In a terminal, navigate to the ContentMonster directory, then (assuming you are running bash) execute the following commands:
python3 -m venv venv # Create a virtual environment in the "venv" subdirectory
. venv/bin/activate # Activate the virtual environment (just in case)
pip install -Ur requirements.txt # Install the package dependencies (paramiko/watchdog)
Configuration
The application is configured using the settings.ini
file. Start off by copying the provided settings.example.ini
to settings.ini
and opening it in a text editor. Note that all keys and values are case-sensitive. Required keys are identified as such in the comments below, all other keys are optional. The file consists of (at least) three sections:
MONSTER
The MONSTER
section contains a few global configuration options for the application:
[MONSTER]
ChunkSize = 10485760 # Size of individual chunks in bytes (default: 10 MiB)
Directory
You can configure as many directories to be replicated as you want by adding multiple Directory
sections. The directories are replicated to the same location on the vessels that they are located at on the shore.
[Directory sampledir] # Each directory needs a unique name - here: "sampledir"
Location = /home/user/replication # Required: File system location of the directory
Note: Currently, the same Location value is used on both the shore and the vessels, although this may be configurable in a future version. The directory has to be writable by the configured users on all of the configured vessels. In the above example, files are taken from /home/user/replication on the shore and put into /home/user/replication on each of the vessels.
Vessel
You can configure as many vessels to replicate your files to as you want by adding multiple Vessel
sections. All configured directories are replicated to all vessels by default, but you can use the IgnoreDirs directive to exclude a directory from a given vessel. If you want to use an SSH key to authenticate on the vessels, make sure that it is picked up by the local SSH agent (i.e. you can login using the key when connecting with the ssh
command).
[Vessel samplevessel] # Each vessel needs a unique name - here: "samplevessel"

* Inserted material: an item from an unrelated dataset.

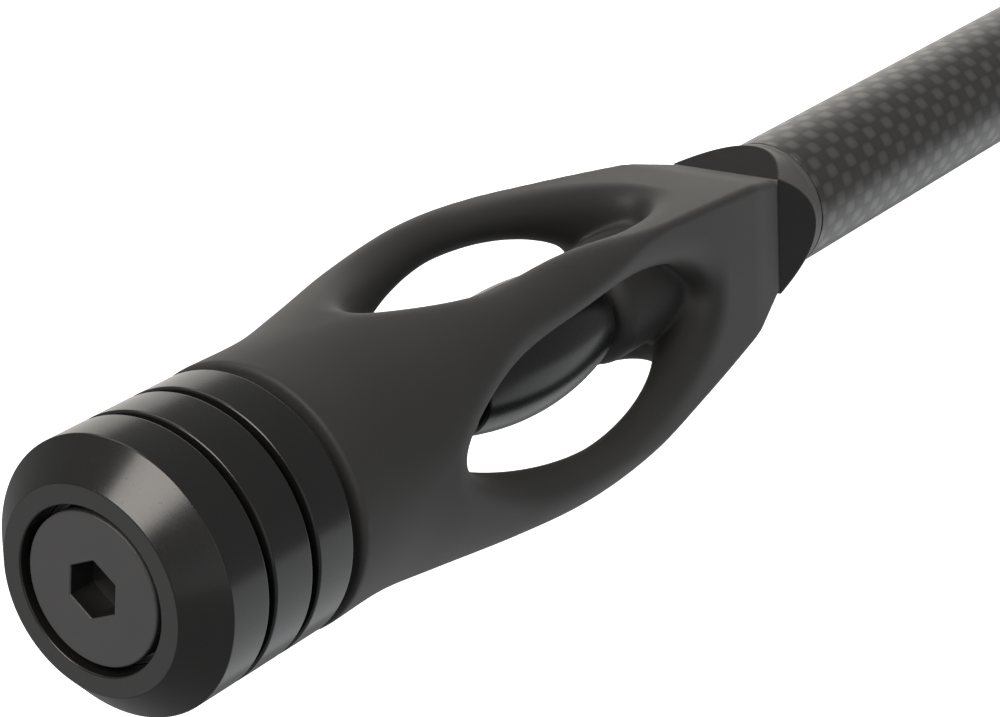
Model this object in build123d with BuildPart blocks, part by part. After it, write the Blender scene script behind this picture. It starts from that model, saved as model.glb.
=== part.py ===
"""Bow stabilizer: a carbon rod that screws into a bow's riser and carries end weights on a rubber damper.

Millimetres. +X runs along the rod from the bow to the weights, +Z is up, and the origin is the centre of
the face that seats against the riser. Stations are measured back from the nose face, so x = LENGTH - station.
"""
from build123d import *
import math
import os

os.makedirs("parts", exist_ok=True)

# --- driving dimensions ---------------------------------------------------------------------------------
LENGTH = 254.0            # riser face to nose face, a 10 inch stabilizer
BOND = 0.05               # clearance filled by adhesive or moulded rubber

WEIGHT_R = 15.875         # 1.25 inch end weights
EDGE = 0.35               # small chamfer on a machined rim
NOSE_CHAMFER = 4.0
NOSE_END = 9.8            # station where the nose weight ends
DISC_1 = (10.8, 17.0)
DISC_2 = (18.1, 24.0)
SPACER_R = 13.6

BOLT_R = 3.95             # 5/16-24 thread, modelled as its major diameter
BOLT_HOLE_R = 4.15
BOLT_END = 41.0
HEAD_R = 8.7
HEAD_TOP = 0.45           # the head sits this far below the nose face
HEAD_THICK = 2.6
HEX_FLATS = 6.0
HEX_DEPTH = 3.6
COUNTERBORE_R = 9.55
WASHER_THICK = 0.5
THREAD_FIT = 0.03

CAGE_START = 25.8         # front face of the rubber
CAGE_KINK = 118.0         # rear end of the lantern, where the end chamfer starts
CAGE_END = 127.0
# station, half the width across the faces, corner radius
CAGE_SECTIONS = [
    (38.0, 16.0, 15.6),
    (46.0, 16.0, 13.0),
    (58.0, 15.1, 5.2),
    (72.0, 16.1, 5.8),
    (86.0, 14.4, 1.4),
    (100.0, 12.75, 1.0),
    (CAGE_KINK, 10.4, 1.0),
]
CAGE_REAR = (CAGE_END, 8.0, 1.2)
WINDOW_STATION = 75.6
WINDOW_LONG = 28.8        # semi-axes of the oval windows
WINDOW_WIDE = 9.6
WINDOW_POWER_FRONT = 1.7  # 2 is an ellipse; less is a little more pointed
WINDOW_POWER_REAR = 2.0
BOSS_FRONT_R = 6.85
BOSS_REAR_R = 7.5
BOSS_ROUND = 2.0
BOSS_FRONT = (40.0, 61.5)
BOSS_REAR = (91.5, 106.0)

BARREL = (63.0, 90.0)
BARREL_END_R = 6.25
BARREL_MID_R = 8.15
PIN_R = 2.5
PIN = (54.0, 99.0)
RING_R = 5.2

INSERT_FLANGE_R = 14.2
INSERT_HUB_R = 8.0
INSERT_RIM_R = 11.0
INSERT_RIM = (31.0, 34.0)
INSERT_END = 43.0

REAR_INSERT = (108.0, 127.0)
REAR_INSERT_R = 5.8
REAR_RIM = (110.5, 113.5)
REAR_RIM_R = 7.0
STUD_R = 3.0
COUPLING_STUD = (112.0, 146.0)

TUBE_R = 9.0
TUBE_WALL = 1.0
TUBE_START = 137.1
FLARE_R = 11.4            # corner reach of the ferrule where it meets the rubber
FLARE_MIDDLE = [(133.0, 9.85), (130.0, 10.65)]
FLARE_END = 135.6
FLAT_END = 132.7
RING_THICK = 0.3
SLEEVE_LONG = 20.0

BOW_FERRULE = 14.0        # length of the ferrule in front of the washer
BOW_FERRULE_R = 9.6
GRIP_SLOTS = 10
RISER_WASHER = 1.5
RISER_WASHER_R = 8.8
RISER_STUD = (-14.0, 17.0)
RELIEF = 0.6              # plain neck of the stud next to the seating face
RELIEF_R = 3.3
LOCK_SCREW_R = 2.0
LOCK_SCREW_X = 8.0


def station(t):
    """Distance x of a station t, which is counted back from the nose face."""
    return LENGTH - t


def save(part, name):
    """Label a finished piece and write its STEP file."""
    part.label = name
    export_step(part, f"parts/{name}.step")
    print(name, round(part.volume, 1), "mm3")


def turned(points):
    """Add a solid turned about the X axis from (x, radius) points."""
    with BuildSketch(Plane.XY) as profile:
        with BuildLine():
            Polyline(*points, close=True)
        make_face()
    revolve(profile.sketch, axis=Axis.X)


def turned_ring(front, rear, outer, inner, edge=0.0):
    """Add a ring between two stations, with its outer rims chamfered by edge."""
    x0 = station(rear)
    x1 = station(front)
    points = [(x0, inner), (x0, outer - edge)]
    if edge > 0:
        points += [(x0 + edge, outer), (x1 - edge, outer)]
    points += [(x1, outer - edge), (x1, inner)]
    turned(points)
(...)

Address = example.com # Required: Hostname / IP address of the vessel
TempDir = /tmp/.ContentMonster # Temporary directory for uploaded chunks (default: /tmp/.ContentMonster) - needs to be writable
Username = replication # Username to authenticate as on the vessel (default: same as user running ContentMonster)
Password = verysecret # Password to use to authenticate on the vessel (default: none, use SSH key)
Passphrase = moresecret # Passphrase of the SSH key you use to authenticate (default: none, key has no passphrase)
Port = 22 # Port of the SSH server on the vessel (default: 22)
IgnoreDirs = sampledir, anotherdir # Names of directories *not* to replicate to this vessel, separated by commas
Running
To run the application after creating the settings.ini
, navigate to ContentMonster's base directory in a terminal and make sure you are in the right virtual environment:
. venv/bin/activate
Then, you can run the worker like this:
python worker.py
Keep an eye on the output for the first minute or so, to check for any issues during initialization.
systemd Service
You may want to run ContentMonster as a systemd service to make sure it starts automatically after a system reboot. Assuming that it is installed into /opt/ContentMonster/
following the instructions above and supposed to run as the replication
user, something like this should work:
[Unit]
Description=ContentMonster
After=syslog.target network.target
[Service]
Type=simple
User=replication
WorkingDirectory=/opt/ContentMonster/
ExecStart=/opt/ContentMonster/venv/bin/python -u /opt/ContentMonster/worker.py
Restart=on-abort
[Install]
WantedBy=multi-user.target
Write this to /etc/systemd/system/contentmonster.service
, then enable the service like this:
systemctl daemon-reload
systemctl enable --now contentmonster
systemctl status contentmonster # Check that the service started properly
The service should now start automatically after every reboot. You can use commands like systemctl status contentmonster
and journalctl -xeu contentmonster
to keep an eye on the status of the service.